Interpret events for others
I’m
not a big fan of this one either. I interpret things for me and my
purposes, not for other people. Often when people ask me what I
thought of something then they get an answer that they couldn’t
understand because it’s totally out of context and I can’t
be bothered explaining it. They take it at face value, look
confused, give up and go and talk to someone else which suites me
fine. Yes I do interpret events for others and I can remember a
couple of occasions where I have set them down the wrong path because
my view of events was based on what it meant to me, not what actually
happened. I have a habit of reading too much into events, seeing
personal attacks where there are none. Maybe I’m just so
intelligent that people are not capable of understanding the
cognitive leap that I cam too when analysing a seemingly innocuous
set of facts. I should probably just avoid people because they
suck.
Engage in rites and rituals
No, I’m
not interested in this one either. For example, the daily catch up
team meeting we used to have at my last place of work was just an
irritation in the middle of a time when I could have been doing other
things. For example, I could have been reading the news on the BBC
website, my only daily personal ritual. I have an amazing ability to
be given a task and then just get on with doing it. When it’s
done I guarantee it will be completed properly and that it won’t
be escalated to anyone for the duration of the activity. Do not
hassle me at any point during the activity. I have a table on the
whiteboard that displays to anyone who cares what the status of my
task list is, you don’t need to interrupt me. I suppose if I
took a broad view of this then process and procedure are a form of
ritual.
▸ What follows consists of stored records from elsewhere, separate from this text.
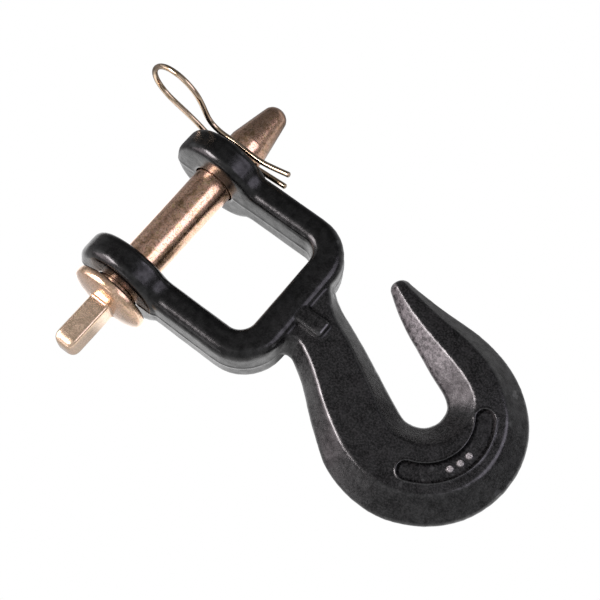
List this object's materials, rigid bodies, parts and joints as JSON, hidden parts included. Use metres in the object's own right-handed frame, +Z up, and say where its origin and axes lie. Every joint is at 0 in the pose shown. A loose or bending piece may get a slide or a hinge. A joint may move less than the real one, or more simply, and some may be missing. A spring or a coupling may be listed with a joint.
{
  "type": "clevis safety chain hook",
  "caption": "Black forged clevis grab hook with a domed, tapered hitch pin held across the fork by a spring wire clip.",
  "frame": {"origin": "middle of the clevis floor, the flat face at the bottom of the fork, on the forging's parting plane", "axes": "+X from the clevis floor towards the hook; +Y along the hitch pin towards its tapered nose; +Z up, square to the hook's flat faces"},
  "size_m": [0.1537, 0.0988, 0.0405],
  "materials": {
    "black_forging": "black paint over forged steel, semi-gloss",
    "yellow_zinc": "yellow chromated zinc plating on steel",
    "spring_wire": "yellow chromated zinc plating on spring wire"
  },
  "bodies": {
    "hook": {"hook_forging": "black_forging"},
    "pin": {"hitch_pin": "yellow_zinc"},
    "clip": {"spring_clip": "spring_wire"}
  },
  "joints": [
    {"name": "pin_turn", "type": "hinge", "parent": "hook", "child": "pin", "pos_m": [-0.0397, 0, 0], "axis": [0, 1, 0], "continuous": true},
    {"name": "clip_pull", "type": "slide", "parent": "pin", "child": "clip", "axis": [-0.9945, 0, -0.1045], "range_m": [0, 0.026]}
  ]
}
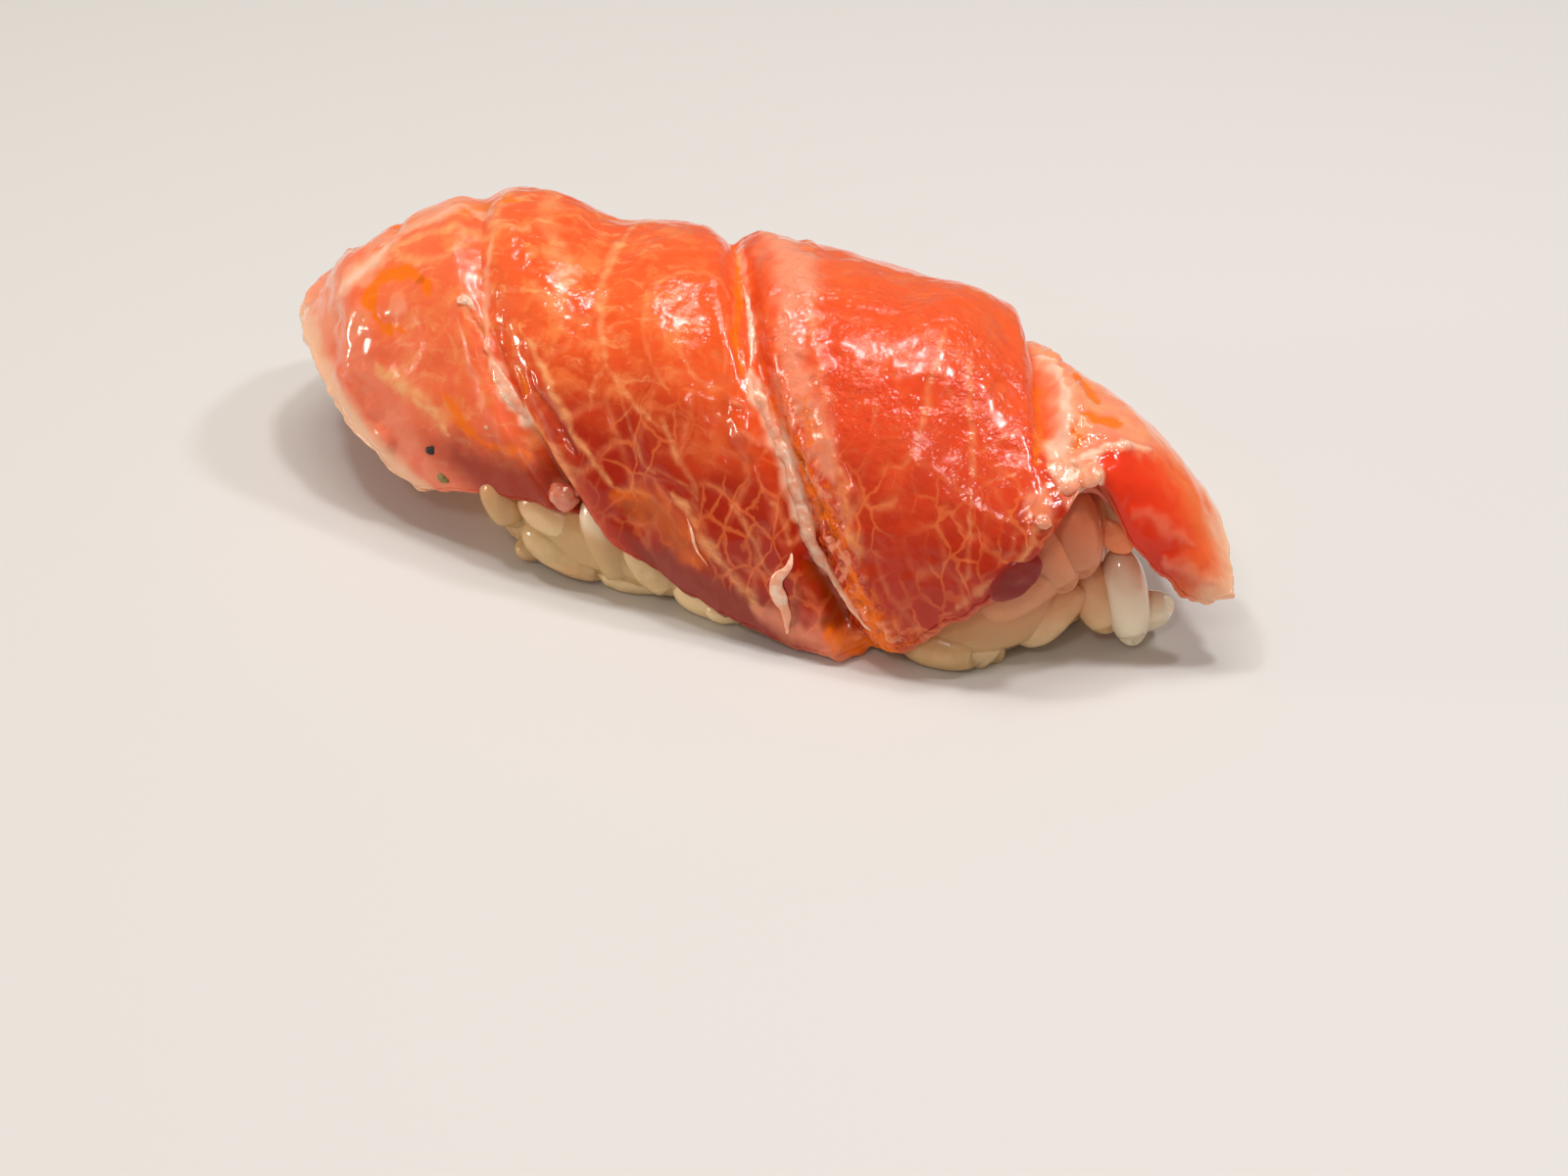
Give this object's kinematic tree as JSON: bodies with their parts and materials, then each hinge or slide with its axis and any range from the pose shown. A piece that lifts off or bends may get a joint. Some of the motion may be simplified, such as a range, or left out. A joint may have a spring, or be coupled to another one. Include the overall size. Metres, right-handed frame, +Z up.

If that’s the definition of the word then I am
fountain of procedure, writing documentation that ensures that I can
hand over a task to someone and they will not need their hand held
because it is of such high quality.
Use symbols
Don’t
care. I have 5 pairs of identical black trousers and 5 identical
black short sleeve shirts. The only variation on that theme is that
I do have a large range of black designer shoes that change every day
however that’s really because I don’t want to get smelly
feet. I have no symbols. I make no use of symbols. If anything,
having an obstreperous chap dressed in black wandering around the
office with a mean look is probably the most significant symbol of my
existence in the workplace. Even that will have to change now that I
have an MBA and I’m all grown up. All that being said I do
find symbols fascinating, but that’s because I’m
interested in them. I’m certainly not interested in sharing
that interest with anyone else.
Rely on the media
As you
have read my personal leadership challenge progress report you will
have probably guessed that despite my attempts to use the media the
challenge has failed. The reason that it’s not working is
because it’s me standing on a soap box ranting about the things
that interest me. Obviously no one else in interested in the same
things. Even if they are interested in the same issues, then they
are definitely not responding to my message, positively or
negatively. The problem is really dawning on me now that I am doing
this audit. My style is all about me. I’m not really
interested in what anyone else thinks, I just want to verbalise what
I think in someone else face. I do this because I know that I’m
right and they are just thick. This presents a bit of a problem if I
want to start a popular movement, because people don’t really
like being called thick or being yelled at by crazy people standing
on soap boxes on speaker’s corner. The trouble with yelling
into the void of the internet is that it’s just that, a void.
I would get more of a reaction from people if I went and did this in
the middle of Cuba Mall with a megaphone. People would probably
throw eggs at me but at least they would be reacting instead of just
stumbling through their insignificant lives while the Politian’s
serve themselves. See, there I go again!
Act with a sense of drama
Hurray! I
can do this one. I’m usually loud and I like it when I’m
holding court and monopolising the conversation. It’s still
all about me! There is a theme forming here. I’m also good at
walking out of jobs when I’m right and my values are being
questioned. Maybe it’s just the way I perceive things that
make me think my values are being questioned. To everyone else on
earth it just looks like I’ve stomped off in a huff after being
challenged by someone. Life’s too short to put up with other
peoples sense of drama. I have valuable skills and I can go and use
them somewhere else. It’s a big world out there.
Nurture the cohesion of a common
bond
No, I
don’t do this at all. I like being the voice of reason in the
world gone mad. If the world was perfect I would no longer need to
exist. I do things for me because I’m right. It’s
nothing to do with other people. They should do their own thing
because it’s right for them. End of.